I wake, dream receding into the back of my mind. Like some monster with glowing eyes disappearing behind a bush. Perforated edge of imagined reality tearing away as my senses start to record the real world.

Author's Notes:
1. (2008) My first published story and still probably my favourite. As with a lot of other stuff I was writing at the time, this story has a sort of hazy, dreamy quality to it. It's the story of a factory foreman and one of his employees. I like to think of it as the kind of anti-consumerist rant that every left-leaning writer has to write during their formative years.

Editor

Goodbye, Darwin edited by Cavan Terrill and G.R.C. Lewis
Release Date: November 2006, ISBN: 0973804726, $11.95 US, 220 Pages
Buy it @ Amazon or download it for free in PDF format.

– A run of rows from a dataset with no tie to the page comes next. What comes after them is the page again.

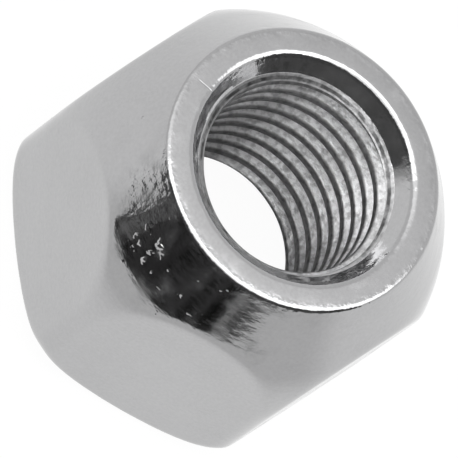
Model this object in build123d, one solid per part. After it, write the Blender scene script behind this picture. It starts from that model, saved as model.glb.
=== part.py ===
from build123d import *
import math
import os

# An open-ended lug nut: a hexagon barrel turned round at both ends, with a
# sixty degree conical seat at the top and a hole for a thread right through.
# It stands on its hex end with the bore along +Z and the seat end up.
# The origin is the centre of the flat back face. Sizes are in millimetres.

ACROSS_FLATS = 20.64        # 13/16 in wrench size
HEIGHT = 16.8               # back face to the rim round the mouth
CORNER_ROUND = 1.03         # rounding along the six upright corners
BARREL_RADIUS = 11.72       # turned barrel that the corners just reach

BACK_FACE_RADIUS = 8.67     # flat ring the nut stands on
BACK_SHOULDER_RISE = 2.6    # height of the round shoulder behind the hex

SEAT_HALF_ANGLE = 30.0      # half of the sixty degree seat
SEAT_TOP_RADIUS = 8.19      # where the seat would meet the rim, unrounded
SEAT_SWELL = 11.6           # radius of the swell from the seat to the barrel
RIM_FALL = 0.045            # how far the rim falls from the mouth to the seat
RIM_EDGE_ROUND = 0.36       # rounding between the seat and the rim

THREAD_MINOR_RADIUS = 5.4   # wall left between the grooves of an M12 x 1.5 thread
MOUTH_RADIUS = 6.74         # inner edge of the rim, its highest ring
MOUTH_ROUND = 0.45          # rounding from the rim into the countersink
MOUTH_HALF_ANGLE = 41.0     # half of the 82 degree countersink
BACK_MOUTH_RADIUS = 6.83    # lead-in where it opens in the back face
BACK_MOUTH_DEPTH = 2.44     # depth of the lead-in
BACK_MOUTH_ROUND = 0.27     # rounding between the back face and the lead-in


def seat_height(radius):
    """Height of the conical seat at a given radius."""
    fall = (radius - SEAT_TOP_RADIUS) / math.tan(math.radians(SEAT_HALF_ANGLE))
    return HEIGHT - RIM_FALL - fall


def countersink_height(radius):
    """Height of the front countersink at a given radius."""
    return HEIGHT - (MOUTH_RADIUS - radius) / math.tan(math.radians(MOUTH_HALF_ANGLE))


def turned_section():
    """Half section of the nut as if it were turned from round bar."""
    lean = math.radians(SEAT_HALF_ANGLE)
    swell_centre_r = BARREL_RADIUS - SEAT_SWELL
    seat_foot_r = swell_centre_r + SEAT_SWELL * math.cos(lean)
    seat_foot = (seat_foot_r, seat_height(seat_foot_r))
    swell_foot = (BARREL_RADIUS, seat_foot[1] - SEAT_SWELL * math.sin(lean))
    swell_middle = (
        swell_centre_r + SEAT_SWELL * math.cos(lean / 2),
        swell_foot[1] + SEAT_SWELL * math.sin(lean / 2),
    )
    seat_top = (SEAT_TOP_RADIUS, HEIGHT - RIM_FALL)
    mouth = (MOUTH_RADIUS, HEIGHT)
    thread_start = (THREAD_MINOR_RADIUS, countersink_height(THREAD_MINOR_RADIUS))
    thread_end = (THREAD_MINOR_RADIUS, BACK_MOUTH_DEPTH)
    back_mouth = (BACK_MOUTH_RADIUS, 0)
    with BuildSketch(Plane.XZ) as section:
        with BuildLine():
            Line(back_mouth, (BACK_FACE_RADIUS, 0))
            EllipticalCenterArc(
                (BACK_FACE_RADIUS, BACK_SHOULDER_RISE),
                BARREL_RADIUS - BACK_FACE_RADIUS,
                BACK_SHOULDER_RISE,
                start_angle=270,
                arc_size=90,
            )
            Line((BARREL_RADIUS, BACK_SHOULDER_RISE), swell_foot)
            ThreePointArc(swell_foot, swell_middle, seat_foot)
            Line(seat_foot, seat_top)
            TangentArc(mouth, seat_top, tangent=(1, 0))
            Line(mouth, thread_start)
            Line(thread_start, thread_end)
            Line(thread_end, back_mouth)
        make_face()
        fillet(corner_at(section, seat_top), RIM_EDGE_ROUND)
        fillet(corner_at(section, mouth), MOUTH_ROUND)
        fillet(corner_at(section, back_mouth), BACK_MOUTH_ROUND)
    return section.sketch


def corner_at(section, point):
    """The corner of the section that lies nearest a point given as (r, z)."""
    return section.vertices().sort_by_distance(Vector(point[0], point[1], 0))[0]


def turned_blank():
    """The nut before its hexagon is formed: round, bored and countersunk."""
    with BuildPart() as blank:
        add(turned_section())
        revolve(axis=Axis.Z)
    return blank.part


def hexagon_bar():
    """A bar of the wrench size with rounded corners, flats facing +Y and -Y."""
    with BuildPart() as bar:
        with BuildSketch():
            RegularPolygon(ACROSS_FLATS / 2, 6, major_radius=False)
        extrude(amount=HEIGHT)
        fillet(bar.edges().filter_by(Axis.Z), CORNER_ROUND)
    return bar.part


def lug_nut():
    """The round blank and the hexagon bar, where they overlap."""
    nut = turned_blank() & hexagon_bar()
    nut.label = "lug_nut"
    return nut


os.makedirs("parts", exist_ok=True)
export_step(lug_nut(), "parts/lug_nut.step")
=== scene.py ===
import math

import bpy
from mathutils import Matrix, Vector


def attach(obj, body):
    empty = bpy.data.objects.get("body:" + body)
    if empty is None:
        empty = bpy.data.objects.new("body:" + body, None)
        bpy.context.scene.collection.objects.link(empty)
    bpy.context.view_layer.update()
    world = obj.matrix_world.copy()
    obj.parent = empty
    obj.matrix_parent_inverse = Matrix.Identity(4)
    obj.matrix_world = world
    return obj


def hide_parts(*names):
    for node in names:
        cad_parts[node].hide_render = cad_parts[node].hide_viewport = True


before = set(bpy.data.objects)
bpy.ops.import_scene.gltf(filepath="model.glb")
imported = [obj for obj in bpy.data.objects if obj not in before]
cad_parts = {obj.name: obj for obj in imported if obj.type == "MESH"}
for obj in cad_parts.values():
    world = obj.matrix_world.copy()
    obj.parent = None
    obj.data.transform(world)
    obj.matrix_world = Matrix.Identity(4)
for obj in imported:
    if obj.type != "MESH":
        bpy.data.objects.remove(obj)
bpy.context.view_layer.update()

# An open-ended lug nut, chrome plated: a turned blank with a hexagon pressed into
# it, rounded along its edges, and a left-hand thread cut through the bore.
# Lengths are in metres, in the frame of the loaded part.

MM = 0.001

ACROSS_FLATS = 20.64 * MM
HEIGHT = 16.8 * MM
CORNER_ROUND = 1.03 * MM
BARREL_RADIUS = 11.72 * MM

BACK_FACE_RADIUS = 8.67 * MM
BACK_SHOULDER_RISE = 2.6 * MM
BACK_MOUTH_RADIUS = 6.83 * MM
BACK_MOUTH_DEPTH = 2.44 * MM
BACK_MOUTH_ROUND = 0.27 * MM

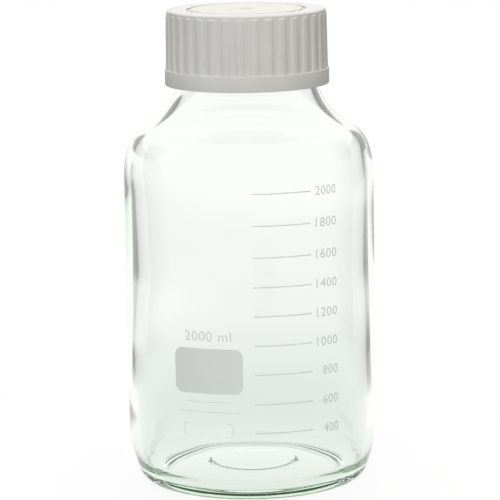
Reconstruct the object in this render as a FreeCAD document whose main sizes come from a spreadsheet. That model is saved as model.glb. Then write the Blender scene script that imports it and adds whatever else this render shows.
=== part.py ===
import FreeCAD, Part
import math
import os

import Sketcher

# Wide-mouth laboratory bottle of borosilicate glass with its screw cap.
# The base stands on Z = 0, the axis is Z, and the printed front faces -Y.
# Lengths are millimetres and angles are degrees.

NUMBERS = {
    # Glass body
    "body_radius": 68.0,
    "wall": 4.5,
    "standing_inset": 15.25,
    "foot_half_width": 0.75,
    "foot_inner_radius": 8.0,
    "push_up": 6.0,
    "base_thickness": 5.5,
    "floor_corner_radius": 12.0,
    "heel_corner_radius": 10.0,
    "heel_height": 36.0,
    # Shoulder and neck, with heights counted down from the rim
    "rim_height": 254.0,
    "shoulder_drop": 86.2,
    "shoulder_blend_radius": 56.0,
    "shoulder_blend_rise": 14.7,
    "shoulder_radius": 22.0,
    "neck_flare_radius": 30.0,
    "neck_radius": 37.75,
    # Rim with the groove that the pouring ring snaps into
    "rim_edge": 0.8,
    "rim_bead_step": 1.15,
    "ring_groove_depth": 0.8,
    "ring_groove_height": 2.6,
    "ring_groove_slope": 0.7,
    "ring_seat_drop": 6.7,
    # Pouring ring
    "ring_clearance": 0.2,
    "ring_top_drop": 0.2,
    "ring_lip_overhang": 0.35,
    "ring_lip_height": 1.2,
    # Sealing disc
    "disc_overhang": 0.3,
    "disc_thickness": 2.0,
    "disc_edge": 0.3,
    "disc_clearance": 0.2,
    "disc_play": 0.2,
    # Screw cap, whose bore leaves room for the ridges of both threads
    "thread_room": 2.8,
    "cap_top_thickness": 2.3,
    "cap_wall": 2.35,
    "cap_edge_radius": 1.1,
    "cap_skirt_drop": 35.9,
    "cap_mouth_depth": 4.4,
    "cap_mouth_step": 1.4,
    "collar_thickness": 1.0,
    "collar_depth": 1.7,
    "band_height": 8.6,
    "band_step": 1.55,
    "band_edge": 0.5,
    "top_rim_width": 10.5,
    "top_groove_width": 1.9,
    "top_groove_depth": 0.6,
    "gate_radius": 3.2,
    "gate_depth": 0.6,
    # Grip ribs
    "rib_count": 35,
    "rib_width": 5.0,
    "rib_depth_low": 0.95,
    "rib_depth_high": 0.5,
    "rib_round": 0.7,
    "rib_top_drop": 1.5,
    "rib_root_sink": 0.4,
}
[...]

In Ian Donnell Arbuckle's "Hard Wonder" a father searches desperately for his son in a world where emotions have become currency. In Jeremy Benjamin's "At An Angle", a new drug allows people to sleepwalk through their lives while getting off on the ultimate high. In "Keeping Vigil at the Tree of Life", from R. Michael Burns, a scientist discovers that myths from the civilizations that have come before us may not simply be the stuff of fantasy. Twelve exciting new writers present their visions of our future with stories of new technology, fragmenting governments, and alien artifacts.

Author's Notes:
1. (2006) When I started Apodis Publishing, I decided I'd turn my attention towards releasing an anthology, not only because I wanted to try my luck at wearing an editor's hat, but also because I wanted to get the company's name out there with writers. Originally, I conceived three different anthologies, each with its own theme. However, it soon became clear that really strong works of fiction are harder to come by than you might imagine. I scaled my plans back to one anthology without a particular theme (although, if you look hard enough I think you can find a recurring theme throughout the stories, even though it's more metaphorical in some places). My good friend G.R.C. Lewis came onboard as my co-editor and we spent just over a year looking for the right mix of stories. I'm quite happy with the result, and hopefully you will be, too.